The Avoyelles Parish School Board handled multiple formal actions at its June meeting, approving a series of personnel, contract and finance items while debating long-term funding and appropriate use of school-generated FFA lease revenue.
Attendance improvement specialist and mental‑health manager. The board reconsidered and approved a combined attendance improvement specialist/mental‑health manager job description to be funded with available grant funds. Board members repeatedly asked staff to confirm that the allocation is grant‑funded and time‑limited; staff reported the budgeted amount discussed in the meeting was $100,000 and reiterated that "once these funds run out, this position runs out" (the position was described to the board as contingent on external grant funding and not guaranteed as an ongoing general‑fund salary). Several board members asked staff to prioritize hiring from current district employees when possible and to provide progress reports on outcomes and a clear plan if funding ends.
Behavior support: Registered Behavior Technicians (RBTs). The board approved contracting for three RBTs—one each at Cottonport, Marksville and Pocheville elementary schools—funded through IDEA-B at $55 per hour for a maximum 34‑hour week. Staff explained that by law RBTs must be supervised by a BCBA (board‑certified behavior analyst); supervision hours are proportionate to RBT time (the transcript states about two hours of supervision per RBT per month for the planned schedule). District staff said initial selection prioritized campuses with the highest documented incidence of severe behavior, limited local BCBA availability and a plan to limit direct caseloads to roughly six students per school and to provide teacher training and ongoing documentation.
Insurance renewal. The board approved an insurance renewal package presented by Mr. Blake Null of First Insurance. The renewal includes switching the property carrier to STAR (the transcript says the new carrier returned to the Louisiana market), a materially lower property premium compared with recent years, an increase in name‑storm capacity (the broker described a move from $5 million on that layer to $25 million), a selected per‑occurrence cap described as $50 million (decision based on modeled loss scenarios), and a change to wind/hail deductible terms: a $100,000 per‑occurrence deductible for most wind/hail exposures (with a 2% deductible retained for named hurricane/tropical storm events). The presentation also noted an existing $5 million flood policy with a $100,000 deductible that covers schools not in high‑risk flood zones.
Millage adoption and other routine motions. The board adopted the recommended 2026 millage rates (constitutional tax, operation and maintenance, and special maintenance rates were listed in the presentation) and approved the weekly news as the district’s official journal for the coming fiscal year; one member abstained from the journal designation due to a nonprofit affiliation.
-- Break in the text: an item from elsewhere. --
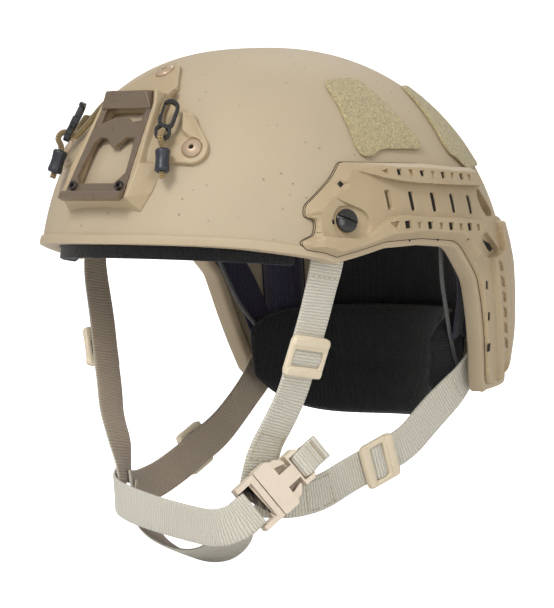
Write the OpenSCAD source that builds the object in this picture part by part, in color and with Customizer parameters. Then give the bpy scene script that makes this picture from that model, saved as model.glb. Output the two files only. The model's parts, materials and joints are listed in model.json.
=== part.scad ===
// High-cut combat helmet with accessory rails, front shroud, fit dial and four-point chin strap.
// +X is the wearer's left, the brow faces -Y and +Z is up. The origin is the middle of the head
// cavity, on the shell's widest level. Millimetres and degrees.

/* [Shell] */
// Reach of the shell in front of the head centre
shell_front = 132; // [122:1:142]
// Reach of the shell behind the head centre
shell_rear = 143; // [133:1:153]
// Half of the shell's greatest width
shell_half_w = 108; // [102:1:114]
// Crown height above the widest level
crown_h = 128.5; // [120:0.5:136]
// How far the crown lies in front of the head centre
crown_shift = 11.8; // [8:0.2:15]
// Depth of the nape below the widest level
nape_h = 60; // [54:1:66]
// Share of the width that the shell draws in at the nape
tuck = 0.07; // [0:0.01:0.12]
// Thickness of the shell wall
wall = 8; // [6.5:0.5:9]
// Radius of the corners of the ear opening
ear_corner_r = 14; // [11:0.5:16]

/* [Edge trim] */
// Thickness of the rubber trim
trim_t = 1.3; // [0.8:0.1:1.8]
// Height of the trim's legs above the shell edge
trim_leg = 4; // [3:0.5:8]

/* [Rails] */
// Thickness of the rail plate
rail_t = 4.4; // [3:0.2:5]
// Height of the accessory track above the shell
track_h = 8.8; // [7:0.2:10]
// Distance between neighbouring notches
notch_pitch = 8.5; // [7.5:0.1:9]
// Width of a notch
notch_w = 3; // [2:0.2:4]
// Number of notches in a track
notch_count = 8; // [6:1:8]
// Distance between neighbouring slots
slot_pitch = 16.6; // [14:0.2:17]
// Length of a slot
slot_len = 10.5; // [8:0.5:12]
// Width of a slot
slot_w = 2.6; // [2:0.2:4]
// Number of slots in the middle of a rail
slot_count = 5; // [3:1:5]
// Diameter of the ear bolt head
bolt_head_d = 12.5; // [10:0.5:14]

/* [Shroud] */
// Width of the shroud across its lower lip
shroud_w = 49; // [44:1:54]
// Width of the shroud across its upper lip
shroud_top_w = 41; // [36:1:46]
// Length of the shroud's face from lip to lip
shroud_len = 53; // [48:1:58]
// Thickness of the metal insert
insert_t = 2.2; // [1.6:0.2:3]
// Diameter of the shroud screws' heads
shroud_screw_d = 10.5; // [8:0.5:12]
// Diameter of the insert screws' heads
insert_screw_d = 5.2; // [4:0.2:6]

/* [Padding] */
// Thickness of the pads against the shell
pad_t = 15; // [10:1:18]
// Thickness of the nape pad
nape_pad_t = 12; // [9:1:14]

/* [Fit system] */
// Diameter of the fit dial
dial_d = 30; // [26:1:34]
// Height of the fit dial
dial_h = 9; // [7:0.5:11]
// Diameter of the lace
lace_d = 2.4; // [1.8:0.2:3]

/* [Webbing] */
// Width of the webbing
web_w = 20; // [18:0.5:22]
// Thickness of the webbing
web_t = 1.8; // [1.4:0.1:2.2]
// Length of a slider along the webbing
slider_l = 22; // [20:0.5:25]
// Thickness of a slider
slider_t = 4; // [3:0.2:5]

/* [Buckle] */
// Width of the buckle
buckle_w = 28; // [26:0.5:32]
// Length of the buckle's socket half
socket_l = 27; // [24:0.5:30]
// Thickness of the buckle
buckle_t = 8.4; // [7:0.2:10]

/* [Retention cords] */
// Diameter of the shock cord
cord_d = 3.2; // [2.4:0.2:4]
// Diameter of the shrink sleeve
sleeve_d = 8; // [6:0.5:9]

/* [Hidden] */
$fn = 32;

// Form of the shell: exponents of its plan and of its upright curves
plan_front = 2.27;
plan_rear = 2.07;
rise_long = 1.79;
rise_side = 2.11;
rise_round = 2.38;

// Facets of the shell round its plan and over its height
shell_seg = 56;
shell_rows = 10;
low_rows = 3;

// Clearances: between soft or curved faces, and between a piece and its pocket
gap = 0.3;
slip = 0.15;
// Margin by which a cutter passes the face that it cuts
over = 1;
far = 200;

// Surface of the shell, offset outwards by d
function up_share(z, d) = max(0, min(1, z / (crown_h + d)));
function share_x(z, d) = pow(1 - pow(up_share(z, d), rise_side), 1 / rise_round)
    * (z < 0 ? 1 - tuck * pow(z / nape_h, 2) : 1);
function share_y(z, d) = pow(1 - pow(up_share(z, d), rise_long), 1 / rise_round);
function mid_y(z, d) = -crown_shift * pow(up_share(z, d), 2);
function ring_pt(a, z, d) =
    let (c = cos(a), s = sin(a), n = s < 0 ? plan_front : plan_rear,
         reach = (s < 0 ? shell_front : shell_rear) + d)
    [(shell_half_w + d) * share_x(z, d) * sign(c) * pow(abs(c), 2 / n),
     mid_y(z, d) + reach * share_y(z, d) * sign(s) * pow(abs(s), 2 / n),
     z];
function side_x(y, z, d = 0) =
    let (v = y - mid_y(z, d), n = v < 0 ? plan_front : plan_rear,
         reach = ((v < 0 ? shell_front : shell_rear) + d) * share_y(z, d),
         u = min(1, abs(v) / reach))
    (shell_half_w + d) * share_x(z, d) * pow(1 - pow(u, n), 1 / n);
function front_y(x, z, d = 0) =
    let (u = min(1, abs(x) / ((shell_half_w + d) * share_x(z, d))))
    mid_y(z, d) - (shell_front + d) * share_y(z, d) * pow(1 - pow(u, plan_front), 1 / plan_front);
function rear_y(x, z, d = 0) =
    let (u = min(1, abs(x) / ((shell_half_w + d) * share_x(z, d))))
    mid_y(z, d) + (shell_rear + d) * share_y(z, d) * pow(1 - pow(u, plan_rear), 1 / plan_rear);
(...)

Culverts and FFA lease property repairs (contentious). The police jury asked the board to fund eight 18‑inch culverts ($4,500) and 10 loads of #57 limestone ($11,000) to repair access to leased Old River campsites on district land, with the police jury proposing to perform installation and grading. Staff advised caution about using school funds for public road work; board members debated whether culvert replacement is a property maintenance responsibility the district can fund from FFA lease proceeds. After debate and an initial tie or split, the board amended the request and approved only purchase of the eight culverts (for $4,500) with the police jury asked to dig ditches and install the culverts before funds are released. The limestone request was removed from the motion.
Why it matters: The actions move forward district supports aimed at student attendance and behavioral needs, while the culvert vote highlights tensions about when school‑generated funds should be used for repairs on leased parcels and how the district coordinates with the police jury. Several board members emphasized the one‑year or grant‑limited nature of the new personnel commitments and asked for regular progress updates to evaluate effectiveness and sustainability.
What's next: Staff committed to providing implementation details and documentation: hiring timelines and terms for the attendance/mental‑health position, a final vendor/contract for the RBTs (including supervisory BCBA arrangements), and oversight steps for the culvert installation prior to disbursing funds. The board adopted the millages and moved on to other agenda items.